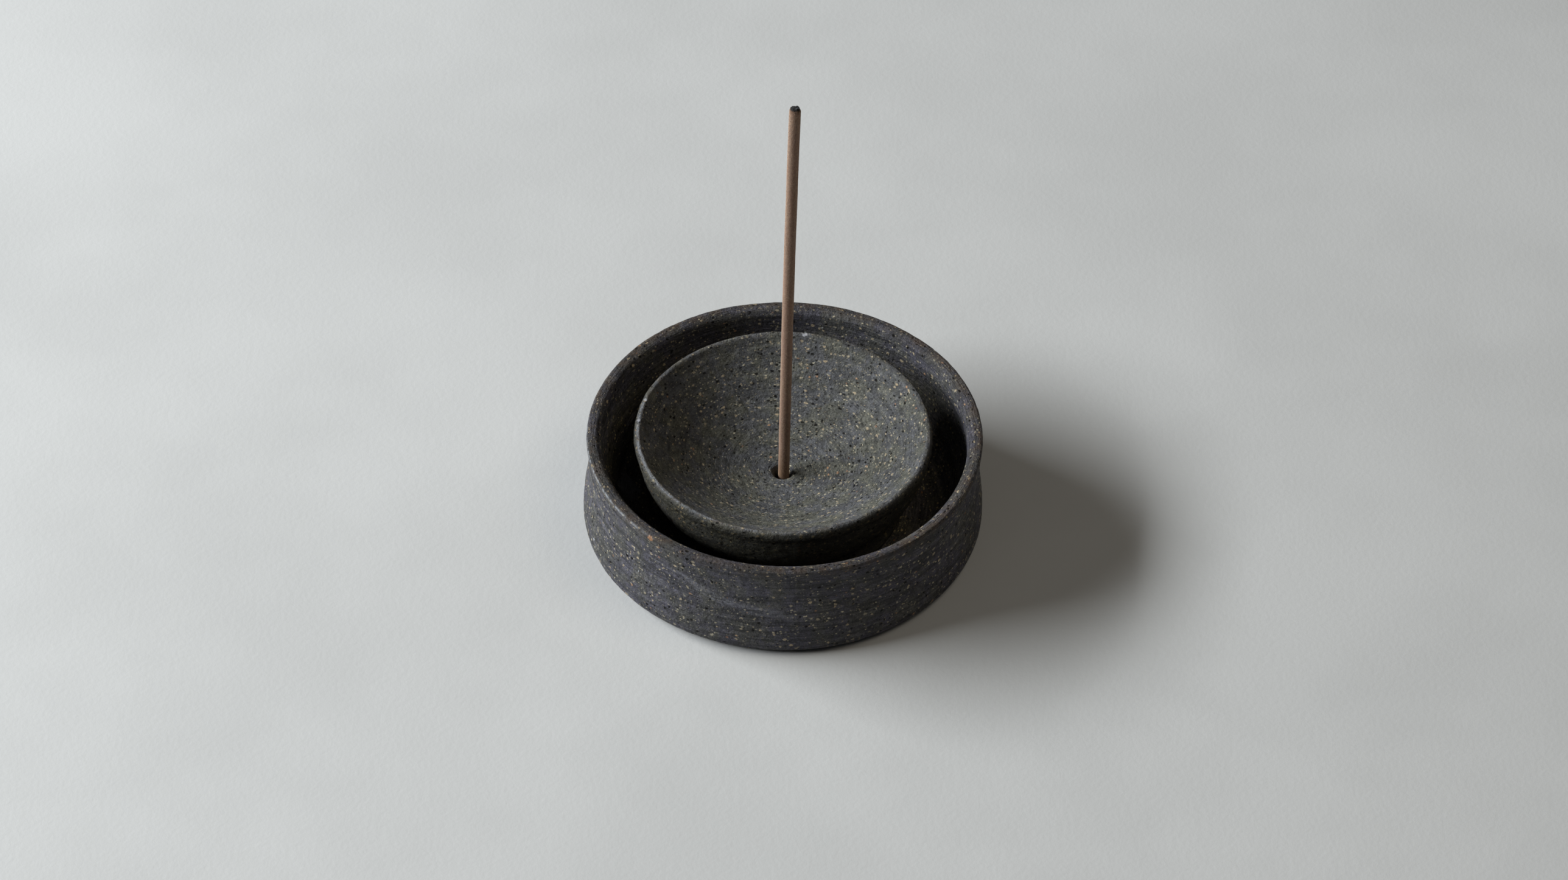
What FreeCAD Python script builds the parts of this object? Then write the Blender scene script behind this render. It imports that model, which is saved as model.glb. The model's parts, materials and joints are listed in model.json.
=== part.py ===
import FreeCAD, Part
import math
import os
import Sketcher

# Stoneware incense burner: an ash tray, a loose stick holder that stands in it,
# and one incense stick.
# Frame: millimetres, +Z up, origin at the centre of the tray's flat base.
# Every turned piece is a half-section in its body's XZ plane, revolved about Z.

SIZES = {
    # tray, outside
    "tray_height": 28.0,
    "belly_diameter": 100.0,
    "belly_level": 3.8,
    "base_inset": 3.6,
    "waist_inset": 1.4,
    "waist_drop": 8.0,
    # tray, lip and basin
    "lip_width": 3.7,
    "lip_round": 0.6,
    "lip_slope": 2.4,
    "lip_fall": 1.6,
    "basin_lean": 2.6,
    "floor_thickness": 5.5,
    "floor_round": 8.0,
    # holder, outside
    "holder_rise": 0.8,
    "holder_shift": 0.4,
    "moat_gap": 8.4,
    "foot_gap": 4.9,
    "foot_edge": 1.2,
    "foot_bend": 4.0,
    "neck_inset": 2.0,
    "neck_level": 4.0,
    "under_bend": 22.0,
    "rim_face": 3.2,
    "rim_bulge_drop": 1.5,
    "rim_tuck": 0.6,
    "crest_width": 0.8,
    # holder, hub and hole
    "hub_height": 9.2,
    "hub_web": 2.5,
    "bore_grip": 3.2,
    "bore_clearance": 0.3,
    "mouth_diameter": 5.4,
    # stick
    "stick_diameter": 2.8,
    "stick_length": 124.3,
    "stick_edge": 0.25,
    "tip_length": 2.0,
    "tip_diameter": 2.0,
    "stick_offset": 0.15,
    "stick_lean": 0.75,
    "stick_seat_gap": 0.05,
}

doc = FreeCAD.newDocument("incense_burner")
sheet = doc.addObject("Spreadsheet::Sheet", "sizes")
for row, (alias, number) in enumerate(SIZES.items(), start=1):
    sheet.set(f"A{row}", alias)
    sheet.set(f"B{row}", str(number))
    sheet.setAlias(f"B{row}", alias)
doc.recompute()


def size(alias):
    """Expression that reads one driving dimension."""
    return f"sizes.{alias}"


def number_of(expression):
    """Number that an expression gives with the sheet as it is."""
    result = sheet.evalExpression(expression)
    return float(getattr(result, "Value", result))


def tangent_bend(across, along):
    """Radius of the arc that moves across by one length while it runs along the
    other, and is square to the first at its start."""
    return f"(({across})^2 + ({along})^2) / (2 * ({across}))"


def turned_outline(body, name, corners):
    """Closed half-section made of lines and arcs, with every size on the sheet.

    A corner is (label, radius, height, bend). The radius and height are
    expressions. The bend is the radius of the arc that leads on to the next
    corner, None for a straight line, and starts with "-" where the arc is hollow.
    The corners run anticlockwise.
    """
    sketch = body.newObject("Sketcher::SketchObject", name)
    plane = next(p for p in body.Origin.OriginFeatures if p.Role == "XZ_Plane")
    sketch.AttachmentSupport = [(plane, "")]
    sketch.MapMode = "FlatFace"

    points = [FreeCAD.Vector(number_of(c[1]), number_of(c[2]), 0) for c in corners]
    starts = []
    ends = []
    for index, (label, radius, height, bend) in enumerate(corners):
        here = points[index]
        there = points[(index + 1) % len(points)]
        if bend is None:
            segment = sketch.addGeometry(Part.LineSegment(here, there), False)
            starts.append((segment, 1))
            ends.append((segment, 2))
            continue
        hollow = bend.startswith("-")
        bend = bend.lstrip("-")
        segment = sketch.addGeometry(bent_segment(here, there, number_of(bend), hollow), False)
        starts.append((segment, 2 if hollow else 1))
        ends.append((segment, 1 if hollow else 2))
        bound = sketch.addConstraint(Sketcher.Constraint("Radius", segment, number_of(bend)))
        sketch.renameConstraint(bound, f"{label}_bend")
        sketch.setExpression(f"Constraints.{label}_bend", bend)

    for index, (label, radius, height, bend) in enumerate(corners):
        after = (index + 1) % len(corners)
        sketch.addConstraint(Sketcher.Constraint("Coincident", *ends[index], *starts[after]))
        for kind, axis, expression in (("DistanceX", -2, radius), ("DistanceY", -1, height)):
            if expression == "0":
                sketch.addConstraint(Sketcher.Constraint("PointOnObject", *starts[index], axis))
                continue
            length = number_of(expression)
            bound = sketch.addConstraint(Sketcher.Constraint(kind, *starts[index], length))
            constraint_name = f"{label}_{'radius' if kind == 'DistanceX' else 'height'}"
            sketch.renameConstraint(bound, constraint_name)
            sketch.setExpression(f"Constraints.{constraint_name}", expression)
    doc.recompute()
    return sketch


def bent_segment(here, there, radius, hollow):
    """Arc from one point to another. A full arc has its centre to the left of the
    way travelled, and a hollow one has it to the right."""
    chord = there - here
    reach = math.sqrt(radius**2 - (chord.Length / 2) ** 2)
    left = FreeCAD.Vector(-chord.y, chord.x, 0).normalize()
    side = -1 if hollow else 1
    centre = here + chord * 0.5 + left * (side * reach)
    circle = Part.Circle(centre, FreeCAD.Vector(0, 0, 1), radius)
    first, last = (there, here) if hollow else (here, there)
    start_angle = math.atan2(first.y - centre.y, first.x - centre.x)
    end_angle = math.atan2(last.y - centre.y, last.x - centre.x)
    if end_angle < start_angle:
        end_angle += 2 * math.pi
    return Part.ArcOfCircle(circle, start_angle, end_angle)


def revolve(body, kind, name, sketch):
    """Turn a half-section about the piece's own upright axis."""
    feature = body.newObject(f"PartDesign::{kind}", name)
    feature.Profile = sketch
    feature.ReferenceAxis = (sketch, ["V_Axis"])
    feature.Angle = 360
    doc.recompute()
    return feature


def new_body(label):
    body = doc.addObject("PartDesign::Body", label)
    body.Label = label
    return body


# ---- sizes that follow from the sheet -------------------------------------

belly_radius = f"{size('belly_diameter')} / 2"
base_radius = f"({belly_radius} - {size('base_inset')})"
waist_radius = f"({belly_radius} - {size('waist_inset')})"
waist_level = f"({size('tray_height')} - {size('waist_drop')})"
# The wall is one S-curve, upright at the belly and at the waist, so its two arcs
# are alike and meet half-way.
waist_climb = f"({waist_level} - {size('belly_level')})"
wall_bend = f"({size('waist_inset')}^2 + {waist_climb}^2) / (4 * {size('waist_inset')})"
lip_climb = f"({size('waist_drop')} - {size('lip_round')})"
lip_flare = f"({wall_bend} - sqrt(({wall_bend})^2 - {lip_climb}^2))"
lip_radius = f"({waist_radius} + {lip_flare})"
lip_level = f"{size('tray_height')} - {size('lip_round')}"
mouth_of_basin = f"({lip_radius} - {size('lip_width')})"
basin_radius = f"({mouth_of_basin} - {size('basin_lean')})"
basin_climb = (
    f"{size('tray_height')} - {size('lip_fall')} - {size('floor_thickness')}"
    f" - {size('floor_round')}"
)
floor_radius = f"({basin_radius} - {size('floor_round')})"

holder_height = f"({size('tray_height')} - {size('floor_thickness')} + {size('holder_rise')})"
holder_radius = f"({mouth_of_basin} - {size('moat_gap')})"
foot_radius = f"({floor_radius} - {size('foot_gap')})"
neck_radius = f"({foot_radius} - {size('neck_inset')})"
tucked_radius = f"({holder_radius} - {size('rim_tuck')})"
bulge_level = f"({holder_height} - {size('rim_bulge_drop')})"
dish_radius = f"({tucked_radius} - {size('crest_width')})"
dish_depth = f"({holder_height} - {size('hub_height')})"
dish_bend = f"({dish_radius}^2 + {dish_depth}^2) / (2 * {dish_depth})"
bore_radius = f"({size('stick_diameter')} / 2 + {size('bore_clearance')})"
throat_level = f"({size('hub_web')} + {size('bore_grip')})"
mouth_radius = f"({size('mouth_diameter')} / 2)"
# The hole's edge lies on the dish's round surface.
mouth_level = (
    f"({size('hub_height')} + {dish_bend} - sqrt(({dish_bend})^2 - {mouth_radius}^2))"
)


# ---- tray: flat-based bowl with an upright wall ----------------------------

tray = new_body("tray")
tray_section = turned_outline(tray, "tray_section", [
    ("base_centre", "0", "0", None),
    ("base_edge", base_radius, "0",
     tangent_bend(size("base_inset"), size("belly_level"))),
    ("belly", belly_radius, size("belly_level"), wall_bend),
    ("wall_middle", f"({belly_radius} + {waist_radius}) / 2",
     f"({size('belly_level')} + {waist_level}) / 2", f"-{wall_bend}"),
    ("lip_outside", lip_radius, lip_level, size("lip_round")),
    ("lip_outer_top", f"{lip_radius} - {size('lip_round')}", size("tray_height"), None),
    ("lip_inner_top", f"{mouth_of_basin} + {size('lip_slope')}", size("tray_height"),
     tangent_bend(size("lip_fall"), size("lip_slope"))),
    ("lip_inside", mouth_of_basin, f"{size('tray_height')} - {size('lip_fall')}",
     f"-{tangent_bend(size('basin_lean'), basin_climb)}"),
    ("basin_foot", basin_radius, f"{size('floor_thickness')} + {size('floor_round')}",
     f"-{size('floor_round')}"),
    ("floor_edge", floor_radius, size("floor_thickness"), None),
    ("floor_centre", "0", size("floor_thickness"), None),
])
revolve(tray, "Revolution", "tray_turning", tray_section)


# ---- holder: dished top on a rounded body, with a hole for the stick -------

holder = new_body("holder")
holder_section = turned_outline(holder, "holder_section", [
    ("foot_centre", "0", "0", None),
    ("foot_edge", foot_radius, "0", None),
    ("foot_top", foot_radius, size("foot_edge"), f"-{size('foot_bend')}"),
    ("neck", neck_radius, size("neck_level"), size("under_bend")),
    ("under_rim", tucked_radius, f"{holder_height} - {size('rim_face')}",
     tangent_bend(size("rim_tuck"), f"{size('rim_face')} - {size('rim_bulge_drop')}")),
    ("rim_bulge", holder_radius, bulge_level,
     tangent_bend(size("rim_tuck"), size("rim_bulge_drop"))),
    ("rim_crest", tucked_radius, holder_height, None),
    ("dish_edge", dish_radius, holder_height, f"-{dish_bend}"),
    ("dish_centre", "0", size("hub_height"), None),
])
revolve(holder, "Revolution", "holder_turning", holder_section)

# A straight bore takes the stick's end and opens like a trumpet into the dish.
hole_section = turned_outline(holder, "hole_section", [
    ("bore_bottom", "0", size("hub_web"), None),
    ("bore_corner", bore_radius, size("hub_web"), None),
    ("throat", bore_radius, throat_level,
     f"-{tangent_bend(f'{mouth_radius} - {bore_radius}', f'{mouth_level} - {throat_level}')}"),
    ("mouth", mouth_radius, mouth_level, None),
    ("above_mouth", mouth_radius, holder_height, None),
    ("above_centre", "0", holder_height, None),
])
solid_volume = holder.Shape.Volume
revolve(holder, "Groove", "stick_hole", hole_section)
if not holder.Shape.Volume < solid_volume:
    raise RuntimeError("the stick's hole cuts nothing")
holder.setExpression("Placement.Base.x", f"-{size('holder_shift')}")
holder.setExpression("Placement.Base.z", size("floor_thickness"))


# ---- incense stick: straight rod with a burnt, narrower tip ----------------

stick = new_body("incense_stick")
stick_radius = f"{size('stick_diameter')} / 2"
tip_radius = f"{size('tip_diameter')} / 2"
tip_shoulder = f"{size('stick_length')} - {size('tip_length')}"
stick_section = turned_outline(stick, "stick_section", [
    ("end_centre", "0", "0", None),
    ("end_flat", f"{stick_radius} - {size('stick_edge')}", "0", None),
    ("end_side", stick_radius, size("stick_edge"), None),
    ("tip_shoulder", stick_radius, tip_shoulder,
     tangent_bend(f"{stick_radius} - {tip_radius}", f"{size('tip_length')} - {size('stick_edge')}")),
    ("tip_side", tip_radius, f"{size('stick_length')} - {size('stick_edge')}", None),
    ("tip_flat", f"{tip_radius} - {size('stick_edge')}", size("stick_length"), None),
    ("tip_centre", "0", size("stick_length"), None),
])
revolve(stick, "Revolution", "stick_turning", stick_section)
# It leans a little towards +X inside its loose bore.
lean_axis = FreeCAD.Vector(0, 1, 0)
stick.Placement = FreeCAD.Placement(
    FreeCAD.Vector(0, 0, 0), FreeCAD.Rotation(lean_axis, SIZES["stick_lean"])
)
stick.setExpression("Placement.Base.x", f"{size('stick_offset')} - {size('holder_shift')}")
stick.setExpression(
    "Placement.Base.z",
    f"{size('floor_thickness')} + {size('hub_web')} + {size('stick_seat_gap')}",
)
stick.setExpression("Placement.Rotation.Angle", size("stick_lean"))


# ---- check and write --------------------------------------------------------

doc.recompute()
for item in doc.Objects:
    if "Invalid" in item.State or "Error" in item.State:
        raise RuntimeError(f"{item.Name} did not build: {item.State}")

os.makedirs("parts", exist_ok=True)
for body in (tray, holder, stick):
    if body.Shape.isNull() or not body.Shape.isValid() or len(body.Shape.Solids) != 1:
        raise RuntimeError(f"{body.Label} is not one valid solid")
    body.Shape.exportStep(f"parts/{body.Label}.step")
    box = body.Shape.optimalBoundingBox(False)
    print(
        f"{body.Label}: volume {body.Shape.Volume:.1f} mm3,"
        f" x {box.XMin:.2f} to {box.XMax:.2f}, z {box.ZMin:.2f} to {box.ZMax:.2f}"
    )
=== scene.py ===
import bpy
import itertools
import json
import math
import numpy as np
from mathutils import Matrix, Vector


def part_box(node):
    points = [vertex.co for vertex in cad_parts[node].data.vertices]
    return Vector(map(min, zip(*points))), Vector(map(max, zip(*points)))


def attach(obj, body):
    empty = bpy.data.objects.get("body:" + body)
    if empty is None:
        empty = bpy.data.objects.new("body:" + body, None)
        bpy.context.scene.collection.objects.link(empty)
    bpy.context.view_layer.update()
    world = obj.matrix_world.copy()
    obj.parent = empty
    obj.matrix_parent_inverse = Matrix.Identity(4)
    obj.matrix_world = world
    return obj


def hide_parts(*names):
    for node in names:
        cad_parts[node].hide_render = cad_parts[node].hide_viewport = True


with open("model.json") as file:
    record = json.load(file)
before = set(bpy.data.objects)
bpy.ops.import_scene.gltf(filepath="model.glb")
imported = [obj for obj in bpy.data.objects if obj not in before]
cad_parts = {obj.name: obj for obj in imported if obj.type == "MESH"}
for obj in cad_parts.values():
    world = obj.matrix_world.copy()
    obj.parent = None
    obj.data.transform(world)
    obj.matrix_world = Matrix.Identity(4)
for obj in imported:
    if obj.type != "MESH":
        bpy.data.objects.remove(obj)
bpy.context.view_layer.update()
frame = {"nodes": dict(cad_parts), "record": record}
MM = 0.001

# Incense burner in speckled stoneware. The tray and the holder are turned from the
# CAD nodes' own half-sections and then given the marks of the wheel, and the stick
# is a thin extruded rod with a burnt tip. Lengths inside the shape functions are in
# millimetres; angles are measured round +Z from +X, and the front is at -90 degrees.


# ---- camera -----------------------------------------------------------------

VIEW_ELEVATION = math.radians(43.45)
VIEW_DISTANCE = 1.2
VIEW_ROLL = math.radians(0.75)
LENS = 111.02
# The view is aimed a little below and left of the middle of the tray's mouth.
AIM_OFFSET = Vector((-0.21, 0, -2.43)) * MM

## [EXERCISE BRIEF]
Look above for the line containing "box = body.Shape.optimalBoundingBox(False)". Output from there through the line containing "for node in", exactly and inclusively.

## [EXPECTED ANSWER]
    box = body.Shape.optimalBoundingBox(False)
    print(
        f"{body.Label}: volume {body.Shape.Volume:.1f} mm3,"
        f" x {box.XMin:.2f} to {box.XMax:.2f}, z {box.ZMin:.2f} to {box.ZMax:.2f}"
    )
=== scene.py ===
import bpy
import itertools
import json
import math
import numpy as np
from mathutils import Matrix, Vector


def part_box(node):
    points = [vertex.co for vertex in cad_parts[node].data.vertices]
    return Vector(map(min, zip(*points))), Vector(map(max, zip(*points)))


def attach(obj, body):
    empty = bpy.data.objects.get("body:" + body)
    if empty is None:
        empty = bpy.data.objects.new("body:" + body, None)
        bpy.context.scene.collection.objects.link(empty)
    bpy.context.view_layer.update()
    world = obj.matrix_world.copy()
    obj.parent = empty
    obj.matrix_parent_inverse = Matrix.Identity(4)
    obj.matrix_world = world
    return obj


def hide_parts(*names):
    for node in names:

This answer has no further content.